§ **STATED GOAL**: Quote every entry word for word.

[Begin GIVEN RECORDS]

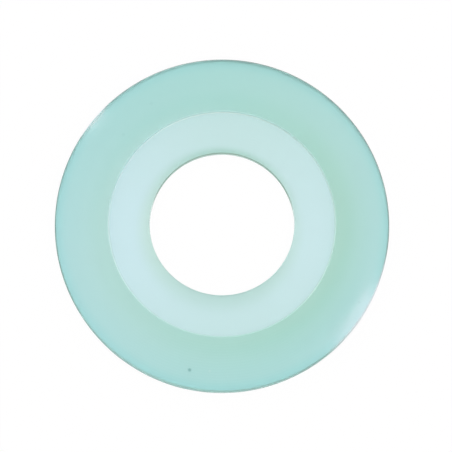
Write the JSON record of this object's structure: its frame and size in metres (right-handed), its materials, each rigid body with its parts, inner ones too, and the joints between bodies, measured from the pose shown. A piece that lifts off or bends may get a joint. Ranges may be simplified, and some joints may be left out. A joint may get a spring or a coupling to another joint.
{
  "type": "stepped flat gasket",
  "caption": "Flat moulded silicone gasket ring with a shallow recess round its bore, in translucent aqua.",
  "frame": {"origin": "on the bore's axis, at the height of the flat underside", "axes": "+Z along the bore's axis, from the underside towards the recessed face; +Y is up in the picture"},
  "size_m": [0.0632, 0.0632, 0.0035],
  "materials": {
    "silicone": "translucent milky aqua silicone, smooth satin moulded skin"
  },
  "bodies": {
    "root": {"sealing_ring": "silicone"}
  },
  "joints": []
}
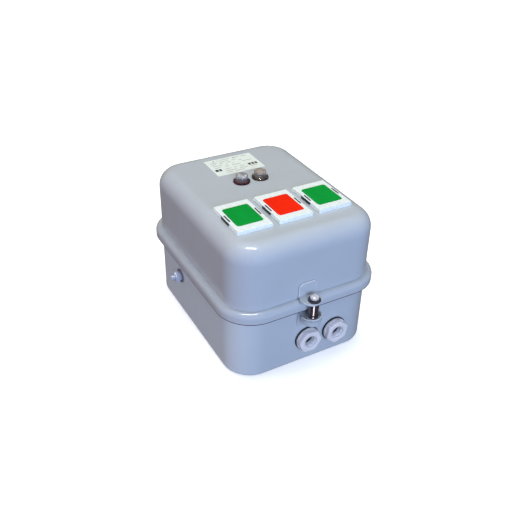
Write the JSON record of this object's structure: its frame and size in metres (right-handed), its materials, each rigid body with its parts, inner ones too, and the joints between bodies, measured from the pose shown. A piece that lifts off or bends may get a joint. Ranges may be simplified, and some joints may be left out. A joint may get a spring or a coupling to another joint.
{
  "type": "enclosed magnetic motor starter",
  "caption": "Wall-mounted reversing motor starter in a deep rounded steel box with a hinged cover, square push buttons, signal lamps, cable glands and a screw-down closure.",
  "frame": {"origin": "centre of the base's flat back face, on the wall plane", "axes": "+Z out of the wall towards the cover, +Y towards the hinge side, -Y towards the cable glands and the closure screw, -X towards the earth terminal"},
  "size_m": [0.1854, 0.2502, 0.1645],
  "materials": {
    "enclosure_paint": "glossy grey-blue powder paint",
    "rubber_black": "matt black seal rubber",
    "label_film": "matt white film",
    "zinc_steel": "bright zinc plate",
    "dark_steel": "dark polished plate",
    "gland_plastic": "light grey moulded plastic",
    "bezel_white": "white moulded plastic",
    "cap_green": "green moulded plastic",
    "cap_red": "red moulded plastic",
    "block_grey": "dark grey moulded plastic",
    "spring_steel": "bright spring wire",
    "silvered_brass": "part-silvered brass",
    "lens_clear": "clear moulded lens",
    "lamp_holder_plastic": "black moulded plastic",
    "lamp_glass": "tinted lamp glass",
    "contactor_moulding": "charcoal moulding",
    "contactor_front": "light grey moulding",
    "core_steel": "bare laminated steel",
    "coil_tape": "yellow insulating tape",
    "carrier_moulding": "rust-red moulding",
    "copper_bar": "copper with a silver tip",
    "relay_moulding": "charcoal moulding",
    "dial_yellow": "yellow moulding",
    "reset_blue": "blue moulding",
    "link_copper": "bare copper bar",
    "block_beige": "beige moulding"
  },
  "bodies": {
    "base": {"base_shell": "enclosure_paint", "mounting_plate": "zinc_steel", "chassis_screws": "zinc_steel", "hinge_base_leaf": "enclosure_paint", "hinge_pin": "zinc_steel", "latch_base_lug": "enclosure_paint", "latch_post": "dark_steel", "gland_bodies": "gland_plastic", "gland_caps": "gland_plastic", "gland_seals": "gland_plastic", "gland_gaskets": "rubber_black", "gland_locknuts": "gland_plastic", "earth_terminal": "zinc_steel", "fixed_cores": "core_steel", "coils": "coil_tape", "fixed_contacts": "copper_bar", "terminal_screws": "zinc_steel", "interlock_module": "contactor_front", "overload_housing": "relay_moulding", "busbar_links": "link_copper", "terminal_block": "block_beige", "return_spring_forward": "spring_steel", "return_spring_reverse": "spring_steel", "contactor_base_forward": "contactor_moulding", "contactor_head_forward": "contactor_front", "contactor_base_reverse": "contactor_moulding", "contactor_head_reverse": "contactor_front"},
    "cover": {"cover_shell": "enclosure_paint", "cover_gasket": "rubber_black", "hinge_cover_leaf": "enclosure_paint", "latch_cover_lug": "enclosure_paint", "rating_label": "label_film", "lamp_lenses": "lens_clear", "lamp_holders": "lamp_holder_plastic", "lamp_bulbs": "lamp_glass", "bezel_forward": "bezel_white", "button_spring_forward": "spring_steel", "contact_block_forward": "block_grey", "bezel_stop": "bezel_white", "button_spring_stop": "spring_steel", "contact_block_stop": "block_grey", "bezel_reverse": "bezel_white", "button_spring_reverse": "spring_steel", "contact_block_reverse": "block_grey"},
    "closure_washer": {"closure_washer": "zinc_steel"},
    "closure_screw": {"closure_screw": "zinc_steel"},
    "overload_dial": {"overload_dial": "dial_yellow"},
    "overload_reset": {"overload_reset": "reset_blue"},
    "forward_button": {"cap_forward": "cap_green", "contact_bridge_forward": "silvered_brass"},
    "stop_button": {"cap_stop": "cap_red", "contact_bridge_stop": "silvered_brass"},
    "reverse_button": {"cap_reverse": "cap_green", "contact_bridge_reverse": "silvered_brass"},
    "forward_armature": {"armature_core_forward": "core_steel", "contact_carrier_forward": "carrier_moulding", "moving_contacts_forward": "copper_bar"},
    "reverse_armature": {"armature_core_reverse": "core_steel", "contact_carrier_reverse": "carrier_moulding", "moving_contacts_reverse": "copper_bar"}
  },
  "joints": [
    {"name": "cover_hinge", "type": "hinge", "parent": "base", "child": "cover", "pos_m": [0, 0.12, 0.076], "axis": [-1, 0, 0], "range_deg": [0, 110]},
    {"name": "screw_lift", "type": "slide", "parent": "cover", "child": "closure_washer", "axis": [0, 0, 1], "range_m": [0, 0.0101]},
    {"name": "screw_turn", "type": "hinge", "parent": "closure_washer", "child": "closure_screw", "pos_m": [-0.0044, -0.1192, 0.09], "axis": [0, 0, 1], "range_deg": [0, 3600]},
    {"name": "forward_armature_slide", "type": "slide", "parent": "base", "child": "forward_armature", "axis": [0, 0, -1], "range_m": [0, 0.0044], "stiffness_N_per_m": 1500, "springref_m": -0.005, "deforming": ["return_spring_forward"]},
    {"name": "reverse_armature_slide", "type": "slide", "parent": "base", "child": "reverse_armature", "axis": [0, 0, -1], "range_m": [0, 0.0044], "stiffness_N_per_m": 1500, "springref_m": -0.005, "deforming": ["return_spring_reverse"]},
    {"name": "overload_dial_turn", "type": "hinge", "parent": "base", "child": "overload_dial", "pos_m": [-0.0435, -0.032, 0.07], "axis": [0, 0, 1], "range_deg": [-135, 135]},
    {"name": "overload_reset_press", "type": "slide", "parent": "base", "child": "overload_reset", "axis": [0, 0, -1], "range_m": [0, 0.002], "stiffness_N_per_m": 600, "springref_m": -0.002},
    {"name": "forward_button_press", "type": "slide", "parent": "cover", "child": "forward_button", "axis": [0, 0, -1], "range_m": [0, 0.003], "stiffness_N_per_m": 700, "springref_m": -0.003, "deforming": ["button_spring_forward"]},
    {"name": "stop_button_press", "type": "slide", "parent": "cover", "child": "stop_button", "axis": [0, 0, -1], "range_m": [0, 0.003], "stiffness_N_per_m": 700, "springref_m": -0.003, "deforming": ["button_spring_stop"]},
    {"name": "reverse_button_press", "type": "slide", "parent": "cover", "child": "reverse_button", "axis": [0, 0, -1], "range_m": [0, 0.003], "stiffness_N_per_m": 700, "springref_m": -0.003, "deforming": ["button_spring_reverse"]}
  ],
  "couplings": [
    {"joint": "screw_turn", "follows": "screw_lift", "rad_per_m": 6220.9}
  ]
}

[End GIVEN RECORDS]

§ **OUTPUT BELOW**:
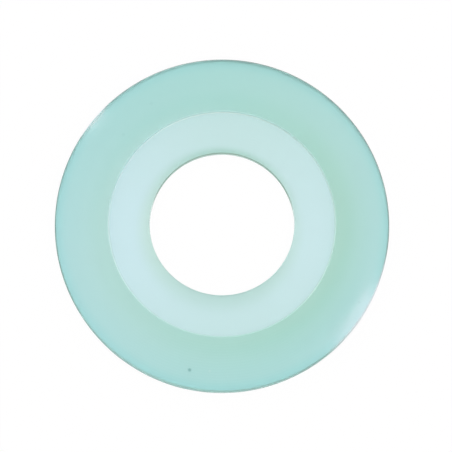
Write the JSON record of this object's structure: its frame and size in metres (right-handed), its materials, each rigid body with its parts, inner ones too, and the joints between bodies, measured from the pose shown. A piece that lifts off or bends may get a joint. Ranges may be simplified, and some joints may be left out. A joint may get a spring or a coupling to another joint.
{
  "type": "stepped flat gasket",
  "caption": "Flat moulded silicone gasket ring with a shallow recess round its bore, in translucent aqua.",
  "frame": {"origin": "on the bore's axis, at the height of the flat underside", "axes": "+Z along the bore's axis, from the underside towards the recessed face; +Y is up in the picture"},
  "size_m": [0.0632, 0.0632, 0.0035],
  "materials": {
    "silicone": "translucent milky aqua silicone, smooth satin moulded skin"
  },
  "bodies": {
    "root": {"sealing_ring": "silicone"}
  },
  "joints": []
}
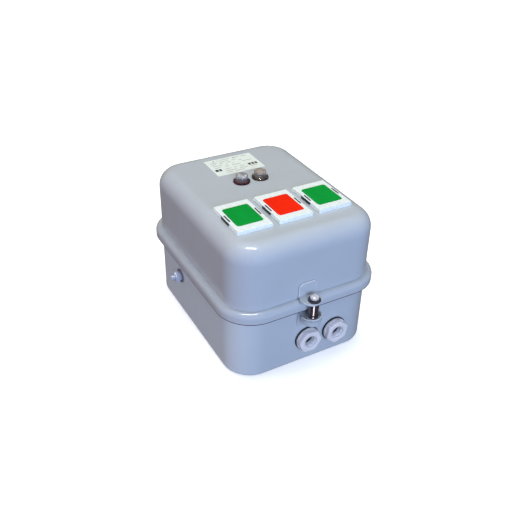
Write the JSON record of this object's structure: its frame and size in metres (right-handed), its materials, each rigid body with its parts, inner ones too, and the joints between bodies, measured from the pose shown. A piece that lifts off or bends may get a joint. Ranges may be simplified, and some joints may be left out. A joint may get a spring or a coupling to another joint.
{
  "type": "enclosed magnetic motor starter",
  "caption": "Wall-mounted reversing motor starter in a deep rounded steel box with a hinged cover, square push buttons, signal lamps, cable glands and a screw-down closure.",
  "frame": {"origin": "centre of the base's flat back face, on the wall plane", "axes": "+Z out of the wall towards the cover, +Y towards the hinge side, -Y towards the cable glands and the closure screw, -X towards the earth terminal"},
  "size_m": [0.1854, 0.2502, 0.1645],
  "materials": {
    "enclosure_paint": "glossy grey-blue powder paint",
    "rubber_black": "matt black seal rubber",
    "label_film": "matt white film",
    "zinc_steel": "bright zinc plate",
    "dark_steel": "dark polished plate",
    "gland_plastic": "light grey moulded plastic",
    "bezel_white": "white moulded plastic",
    "cap_green": "green moulded plastic",
    "cap_red": "red moulded plastic",
    "block_grey": "dark grey moulded plastic",
    "spring_steel": "bright spring wire",
    "silvered_brass": "part-silvered brass",
    "lens_clear": "clear moulded lens",
    "lamp_holder_plastic": "black moulded plastic",
    "lamp_glass": "tinted lamp glass",
    "contactor_moulding": "charcoal moulding",
    "contactor_front": "light grey moulding",
    "core_steel": "bare laminated steel",
    "coil_tape": "yellow insulating tape",
    "carrier_moulding": "rust-red moulding",
    "copper_bar": "copper with a silver tip",
    "relay_moulding": "charcoal moulding",
    "dial_yellow": "yellow moulding",
    "reset_blue": "blue moulding",
    "link_copper": "bare copper bar",
    "block_beige": "beige moulding"
  },
  "bodies": {
    "base": {"base_shell": "enclosure_paint", "mounting_plate": "zinc_steel", "chassis_screws": "zinc_steel", "hinge_base_leaf": "enclosure_paint", "hinge_pin": "zinc_steel", "latch_base_lug": "enclosure_paint", "latch_post": "dark_steel", "gland_bodies": "gland_plastic", "gland_caps": "gland_plastic", "gland_seals": "gland_plastic", "gland_gaskets": "rubber_black", "gland_locknuts": "gland_plastic", "earth_terminal": "zinc_steel", "fixed_cores": "core_steel", "coils": "coil_tape", "fixed_contacts": "copper_bar", "terminal_screws": "zinc_steel", "interlock_module": "contactor_front", "overload_housing": "relay_moulding", "busbar_links": "link_copper", "terminal_block": "block_beige", "return_spring_forward": "spring_steel", "return_spring_reverse": "spring_steel", "contactor_base_forward": "contactor_moulding", "contactor_head_forward": "contactor_front", "contactor_base_reverse": "contactor_moulding", "contactor_head_reverse": "contactor_front"},
    "cover": {"cover_shell": "enclosure_paint", "cover_gasket": "rubber_black", "hinge_cover_leaf": "enclosure_paint", "latch_cover_lug": "enclosure_paint", "rating_label": "label_film", "lamp_lenses": "lens_clear", "lamp_holders": "lamp_holder_plastic", "lamp_bulbs": "lamp_glass", "bezel_forward": "bezel_white", "button_spring_forward": "spring_steel", "contact_block_forward": "block_grey", "bezel_stop": "bezel_white", "button_spring_stop": "spring_steel", "contact_block_stop": "block_grey", "bezel_reverse": "bezel_white", "button_spring_reverse": "spring_steel", "contact_block_reverse": "block_grey"},
    "closure_washer": {"closure_washer": "zinc_steel"},
    "closure_screw": {"closure_screw": "zinc_steel"},
    "overload_dial": {"overload_dial": "dial_yellow"},
    "overload_reset": {"overload_reset": "reset_blue"},
    "forward_button": {"cap_forward": "cap_green", "contact_bridge_forward": "silvered_brass"},
    "stop_button": {"cap_stop": "cap_red", "contact_bridge_stop": "silvered_brass"},
    "reverse_button": {"cap_reverse": "cap_green", "contact_bridge_reverse": "silvered_brass"},
    "forward_armature": {"armature_core_forward": "core_steel", "contact_carrier_forward": "carrier_moulding", "moving_contacts_forward": "copper_bar"},
    "reverse_armature": {"armature_core_reverse": "core_steel", "contact_carrier_reverse": "carrier_moulding", "moving_contacts_reverse": "copper_bar"}
  },
  "joints": [
    {"name": "cover_hinge", "type": "hinge", "parent": "base", "child": "cover", "pos_m": [0, 0.12, 0.076], "axis": [-1, 0, 0], "range_deg": [0, 110]},
    {"name": "screw_lift", "type": "slide", "parent": "cover", "child": "closure_washer", "axis": [0, 0, 1], "range_m": [0, 0.0101]},
    {"name": "screw_turn", "type": "hinge", "parent": "closure_washer", "child": "closure_screw", "pos_m": [-0.0044, -0.1192, 0.09], "axis": [0, 0, 1], "range_deg": [0, 3600]},
    {"name": "forward_armature_slide", "type": "slide", "parent": "base", "child": "forward_armature", "axis": [0, 0, -1], "range_m": [0, 0.0044], "stiffness_N_per_m": 1500, "springref_m": -0.005, "deforming": ["return_spring_forward"]},
    {"name": "reverse_armature_slide", "type": "slide", "parent": "base", "child": "reverse_armature", "axis": [0, 0, -1], "range_m": [0, 0.0044], "stiffness_N_per_m": 1500, "springref_m": -0.005, "deforming": ["return_spring_reverse"]},
    {"name": "overload_dial_turn", "type": "hinge", "parent": "base", "child": "overload_dial", "pos_m": [-0.0435, -0.032, 0.07], "axis": [0, 0, 1], "range_deg": [-135, 135]},
    {"name": "overload_reset_press", "type": "slide", "parent": "base", "child": "overload_reset", "axis": [0, 0, -1], "range_m": [0, 0.002], "stiffness_N_per_m": 600, "springref_m": -0.002},
    {"name": "forward_button_press", "type": "slide", "parent": "cover", "child": "forward_button", "axis": [0, 0, -1], "range_m": [0, 0.003], "stiffness_N_per_m": 700, "springref_m": -0.003, "deforming": ["button_spring_forward"]},
    {"name": "stop_button_press", "type": "slide", "parent": "cover", "child": "stop_button", "axis": [0, 0, -1], "range_m": [0, 0.003], "stiffness_N_per_m": 700, "springref_m": -0.003, "deforming": ["button_spring_stop"]},
    {"name": "reverse_button_press", "type": "slide", "parent": "cover", "child": "reverse_button", "axis": [0, 0, -1], "range_m": [0, 0.003], "stiffness_N_per_m": 700, "springref_m": -0.003, "deforming": ["button_spring_reverse"]}
  ],
  "couplings": [
    {"joint": "screw_turn", "follows": "screw_lift", "rad_per_m": 6220.9}
  ]
}